The Greek Pavilion, with its austere white cube architecture was
situated to the immediate east. The butterfly-roofed structure was
designed by Montreal architects Roger D’Astous and Jean-Paul
Pothier at a cost of $1.3 million (architects who had designed
numerous Catholic churches throughout Quebec), was considered
relatively modest in cost, and created as a temporary structure as
were most of the Expo ’67 Pavilions. The Pavilion was co-sponsored
by an ecumenical consortium of seven churches, comprised of Roman
Catholic, United, Anglican, Presbyterian, Lutheran, Baptist and
Greek Orthodox churches. As Gary Miedema’s For Canada’s Sake:
Public Religion: Centennial Celebrations and the Remaking of Canada
in the 1960s describes through his detailed examination of primary
archival documents from the Canadian Centre for Ecumenism, the
final design was the result of complicated and often conflicting
visions, discussions, and negotiations of involved constituencies:
the Expo Corporation, and particularly Expo’s CEO, Pierre Dupuy,
with the representatives of each of the seven churches, and the
Pavilion designers themselves.
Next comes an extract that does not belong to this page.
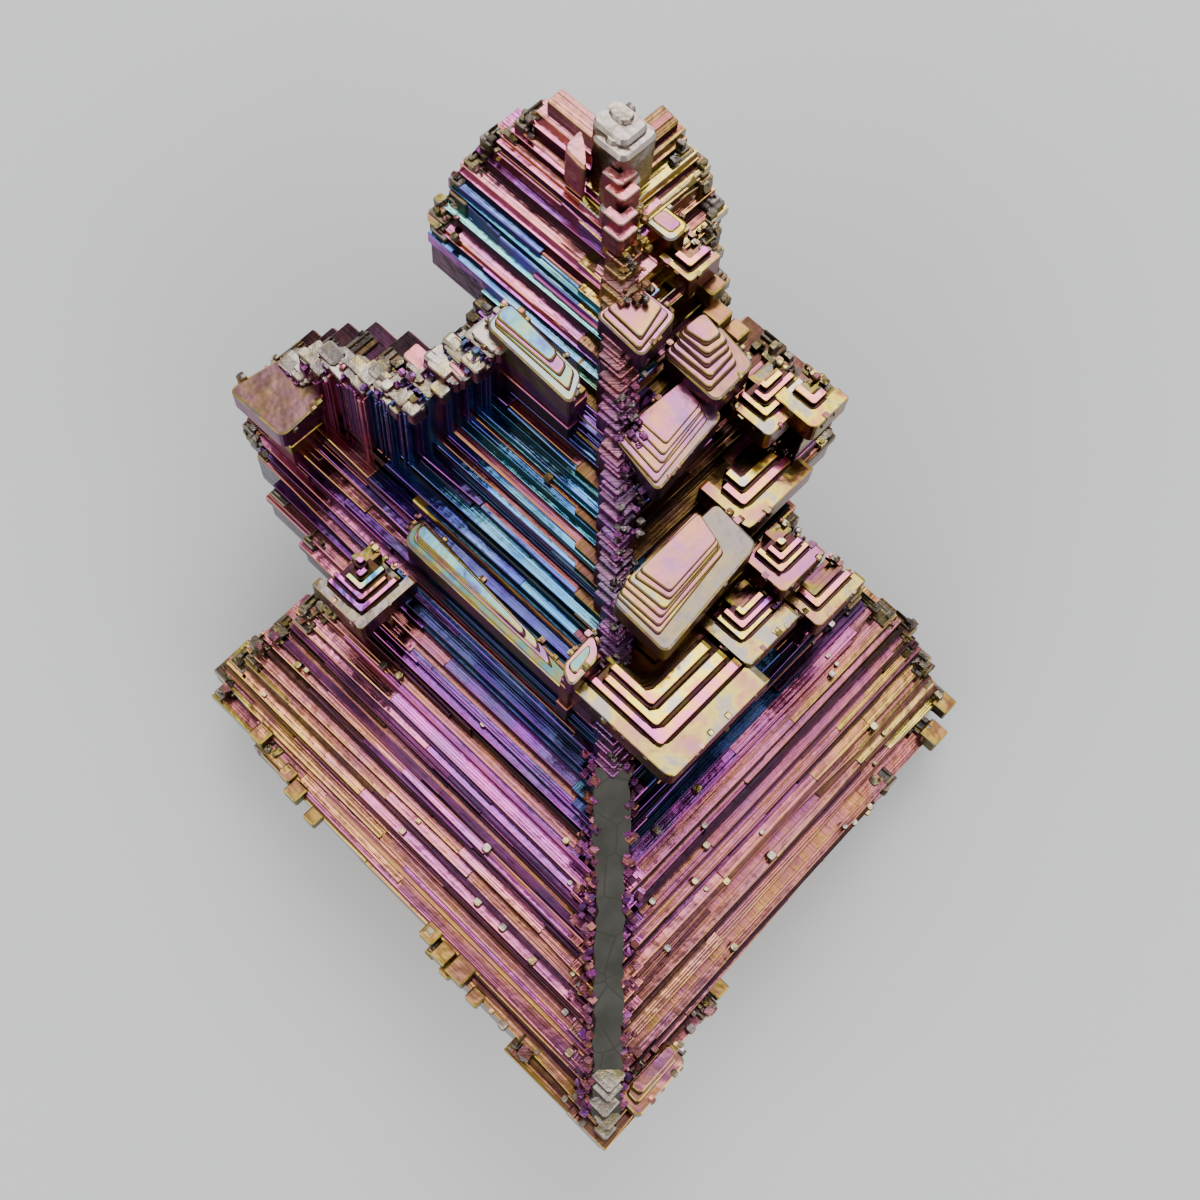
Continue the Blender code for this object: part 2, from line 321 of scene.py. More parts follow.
FILM_COLOURS = (
    (0.00, (0.46, 0.39, 0.36)), (0.06, (0.55, 0.45, 0.29)), (0.12, (0.88, 0.68, 0.06)),
    (0.19, (0.82, 0.42, 0.12)), (0.26, (0.80, 0.27, 0.18)), (0.34, (0.76, 0.19, 0.33)),
    (0.42, (0.62, 0.10, 0.50)), (0.50, (0.30, 0.06, 0.44)), (0.58, (0.08, 0.05, 0.30)),
    (0.67, (0.05, 0.14, 0.48)), (0.76, (0.10, 0.46, 0.62)), (0.84, (0.20, 0.56, 0.36)),
    (0.92, (0.60, 0.58, 0.10)), (1.00, (0.78, 0.28, 0.40)),
)
BARE_METAL = (0.30, 0.235, 0.22, 1)
# The near-black that faces are blended towards: painted shade in grooves, corners and recesses, with
# some tarnish.
SHADE_AND_TARNISH = (0.014, 0.010, 0.008, 1)


class Reading:
    """A number that flows through a finish, which Python's operators work on."""

    def __init__(self, finish, socket):
        self.finish = finish
        self.socket = socket

    def math(self, operation, *others):
        inputs = dict(enumerate((self, *others)))
        return self.finish.node("ShaderNodeMath", {"operation": operation}, inputs)

    def __add__(self, other):
        return self.math("ADD", other)

    def __sub__(self, other):
        return self.math("SUBTRACT", other)

    def __mul__(self, other):
        return self.math("MULTIPLY", other)

    def __rsub__(self, other):
        return (self * -1.0) + other

    __radd__ = __add__
    __rmul__ = __mul__

    def within(self, least, most):
        return self.math("MAXIMUM", least).math("MINIMUM", most)

    def equals(self, number):
        return self.math("COMPARE", number, 0.1)


class Finish:
    """A material, built from nodes one at a time."""

    def __init__(self, name):
        self.material = bpy.data.materials.new(name)
        self.material.use_nodes = True
        self.tree = self.material.node_tree
        self.shader = self.tree.nodes["Principled BSDF"]

    def node(self, kind, settings=None, inputs=None, output=0):
        made = self.tree.nodes.new(kind)
        for key, value in (settings or {}).items():
            if key == "stops":
                self.set_stops(made.color_ramp, value)
            else:
                setattr(made, key, value)
        for key, value in (inputs or {}).items():
            self.feed(made.inputs[key], value)
        return Reading(self, made.outputs[output])

    def set_stops(self, ramp, stops):
        while len(ramp.elements) < len(stops):
            ramp.elements.new(1.0)
        for element, (place, colour) in zip(ramp.elements, stops):
            element.position = place
            element.color = (*colour, 1)

    def feed(self, socket, value):
        if isinstance(value, Reading):
            self.tree.links.new(value.socket, socket)
        else:
            socket.default_value = value

    def surface(self, **values):
        for name, value in values.items():
            self.feed(self.shader.inputs[name.replace("_", " ")], value)
        return self.material

    def noise(self, place, scale, detail=3.0):
        return self.node("ShaderNodeTexNoise", None, {"Vector": place, "Scale": scale, "Detail": detail})

    def along(self, axis, place):
        """The distance in millimetres along one crystal axis."""
        dot = {"operation": "DOT_PRODUCT"}
        return self.node("ShaderNodeVectorMath", dot, {0: place, 1: axis / MM}, output="Value")

    def blend(self, factor, one, other):
        mix = {"data_type": "RGBA"}
        return self.node("ShaderNodeMix", mix, {"Factor": factor, 6: one, 7: other}, output=2)

    def bump(self, height, strength, distance):
        inputs = {"Height": height, "Strength": strength, "Distance": distance}
        return self.node("ShaderNodeBump", None, inputs, output="Normal")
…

While Dupuy had strenuously
attempted to restrict a didactic religious presence, the
evangelical Sermons of Science had managed to ensure their
presence, as they had at previous world’s fairs.3 From a garden in
the exterior of the pavilion characterized by illuminated
fountains, one entered three thematized interior areas, named and
labeled ‘zones.’ Zone 1 represented “The World Around Us”; Zone 2,
situated beneath the first level, was a small theatre seating 100
viewers where the film, The Eighth Day, a ‘collage’ film composed
from existing newsreel and news photographs made by Gagnon,
represented the “The Dark Side of Man”; finally, one ascended into
Zone 3 following the film, uplifting and thematized as “The Light
in the Darkness,” which contained the only explicit references to
Christianity in the Pavilion with its quotation of text from the
Bible, “suggesting (but never insisting)…that God is involved in
everyday life,” as one Christian magazine journalist noted.4
Oblique references to God were both the bane and the brilliance of
the exhibition, eliciting extreme responses from the wide
constituencies of viewers that made up the Pavilion audiences. As
Reverend Jean Martucci remarked in the Pavilion’s opening address,
“The Holy Spirit’s Gamble”: “The Christian Pavilion is neither a
believer’s monologue nor a simple dialogue between Christians. Like
Paul, at the Areopagus, it means to speak to the world. The
Pavilion is therefore a proclamation of, as well as education in,
faith and hope.” 5 Rather than prayers being held within a chapel,
he concludes, the Pavilion itself, constituted a prayer.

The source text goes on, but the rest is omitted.